Hagerstown resident Linda Murray and her family were on hand, sorting out the belongings of Murray's late great-aunt. They said some items were to be kept while others were destined for the Goodwill Association.

Murray rescued an eye-catching print of a woman standing in a doorway from the pile to be donated.

"It was going to Goodwill, but I liked it and thought I would do some research on it," she said.

The hand-colored print was signed by artist Wallace Nutting and dated 1912.

John Newcomer estimated its value at $75 to $100.

When determining an item's value, an appraiser considers the overall quality of a piece, its age, its desirability, if a signature is present and if the artist is noteworthy, Newcomer said.

He said Nutting was known for his paintings of furniture, and Murray's print was not very valuable.

"I'm not disappointed," Murray said. "I like it and was mostly just curious to find out about it."

For years, Jay Quinn and his family used a large old blue-and-white bowl for salads at dinnertime.

After doing some reading on antiques, Quinn of Mercersburg, Pa., decided the piece, which he bought for $30, might have some value other than holding vegetables.

"It's valuable because it's in mint condition and for its beaded edging," Deborah McClain said.

She placed a $350 value on the bowl, which was made in Stafordshire, England.

Roberta Peel of Alexandria, Va., brought along a large copper pot to be evaluated.

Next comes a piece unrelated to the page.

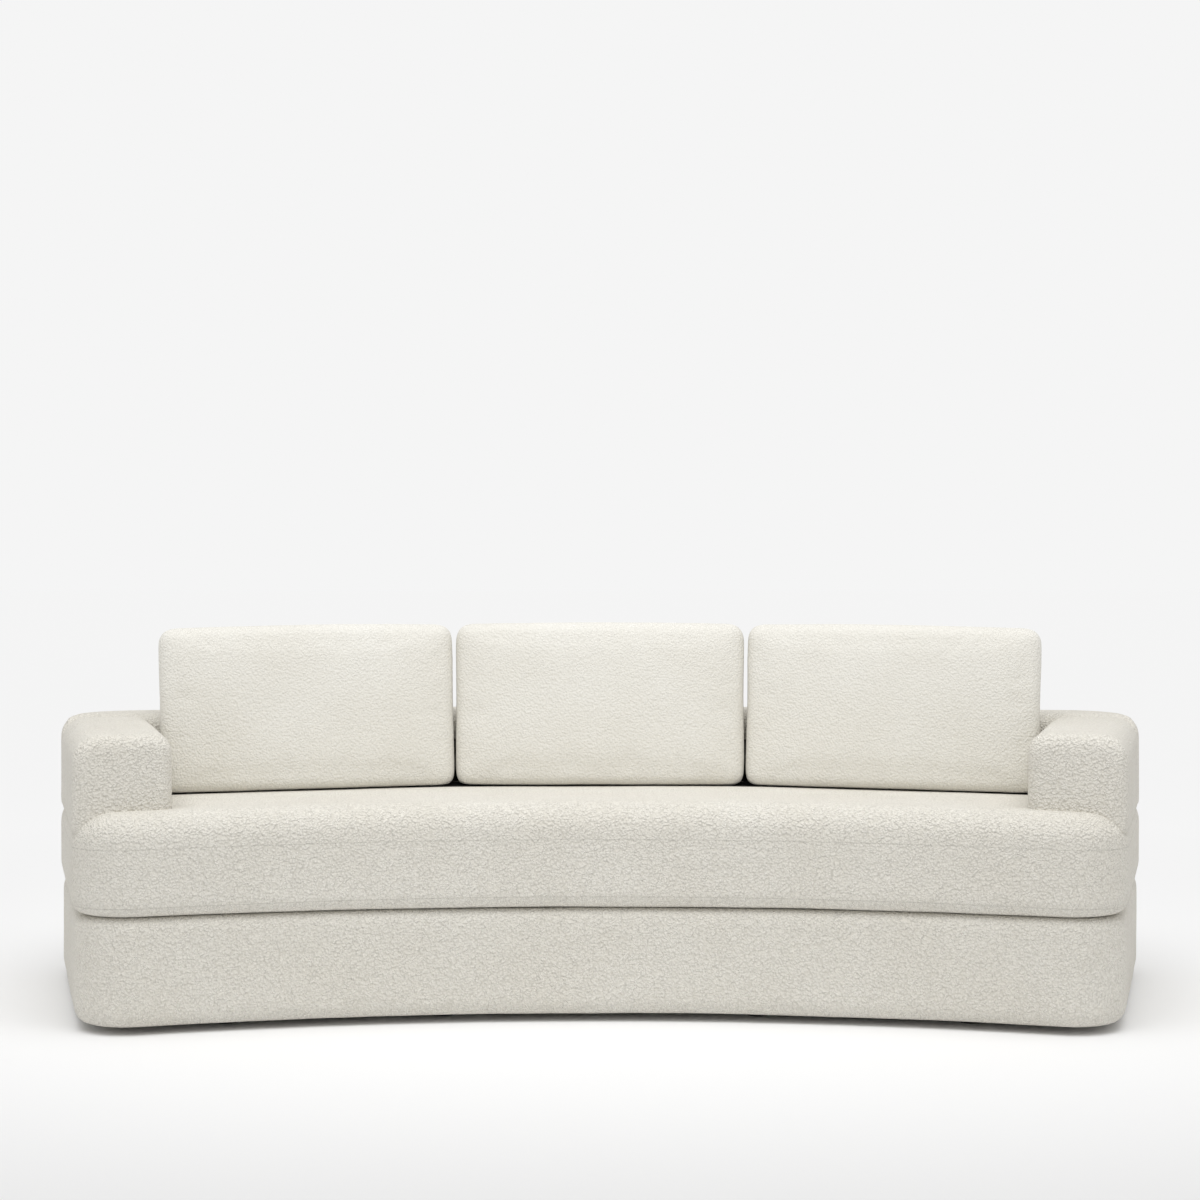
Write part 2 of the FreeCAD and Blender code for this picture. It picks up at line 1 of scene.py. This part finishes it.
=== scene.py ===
import bpy
from math import atan2, cos, pi, radians, sin, sqrt, tan
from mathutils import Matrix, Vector


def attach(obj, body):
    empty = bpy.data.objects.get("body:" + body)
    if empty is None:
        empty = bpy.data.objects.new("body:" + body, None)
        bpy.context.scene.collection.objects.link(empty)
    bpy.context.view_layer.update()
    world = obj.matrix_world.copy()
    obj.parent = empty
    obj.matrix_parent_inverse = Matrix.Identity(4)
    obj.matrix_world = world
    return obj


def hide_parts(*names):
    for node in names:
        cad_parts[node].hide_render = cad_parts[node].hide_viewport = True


# Curved three-seat sofa with loose back cushions. Metres, Z up, origin at the middle of the footprint.

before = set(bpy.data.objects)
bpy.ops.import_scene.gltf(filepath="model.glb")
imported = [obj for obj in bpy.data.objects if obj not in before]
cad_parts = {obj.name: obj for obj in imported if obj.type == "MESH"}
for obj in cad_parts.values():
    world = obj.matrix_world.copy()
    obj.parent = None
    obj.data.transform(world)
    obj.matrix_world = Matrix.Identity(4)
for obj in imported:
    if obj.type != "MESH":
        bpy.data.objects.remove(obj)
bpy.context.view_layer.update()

# Plan, measured from the centre of the sofa's curve
CENTRE = Vector((0, -3.593365, 0))
FRONT_RADIUS = 3.200
DEPTH = 0.940
BACK_RADIUS = FRONT_RADIUS + DEPTH
HALF_FRONT = 1.140
SPLAY = radians(15.5)
FRONT_CORNER = 0.130
REAR_CORNER = 0.170
SIDE_OUT = Vector((cos(SPLAY), -sin(SPLAY), 0))
SIDE_ALONG = Vector((sin(SPLAY), cos(SPLAY), 0))
SIDE_REACH = HALF_FRONT * cos(SPLAY) - FRONT_RADIUS * sin(SPLAY)

# Levels and rolls
BASE_LOW = 0.0145
BASE_TOP = 0.246
BASE_INSET = 0.006
SEAT_FRONT = 0.475
SEAT_RAKE = radians(1.55)
SEAT_CROWN = 39.0
SEAT_ROLL = 0.062
SEAT_FOOT_ROLL = 0.028
BASE_TOP_ROLL = 0.025
BASE_FOOT_ROLL = 0.030
BACK_ROLL = 0.050
ARM_WIDTH = 0.210
ARM_INNER_ROLL = 0.042
ARM_OUTER_ROLL = 0.058
ARM_FRONT_ROLL = 0.032
ARM_REAR_TUCK = 0.006
ARM_SETBACK = 0.074
ARM_TOP = 0.627
SKIRT = 0.414
BACK_TOP = 0.630
BACK_THICKNESS = 0.230
BACK_INNER = BACK_RADIUS - BACK_THICKNESS

# Camera, level, in front of the sofa
CAMERA_PLACE = (0.0, -5.1434, 0.960)
CAMERA_LENS = 66.27
CAMERA_SHIFT = -0.01925

# Sewn lines on the seat front
SEAT_SEAMS = (0.395, 0.272)
SEAM_HALF_WIDTH = 0.0011
SEAM_COLOUR = (0.67, 0.645, 0.58)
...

Given to her by a family member, Peel used the pot to hold firewood but wanted to know its origin.

After taking a look at the pot's features, including its seams, Deborah McClain decided it was European-made and worth about $250.

McClain said the item was used years ago for cooking meals inside a fireplace.

Despite the bowl's value, Peel said she doesn't intend to sell. The heirloom will be returned to its spot beside her fireplace and again be used to hold firewood.

"It was great just finding out about it," Peel said.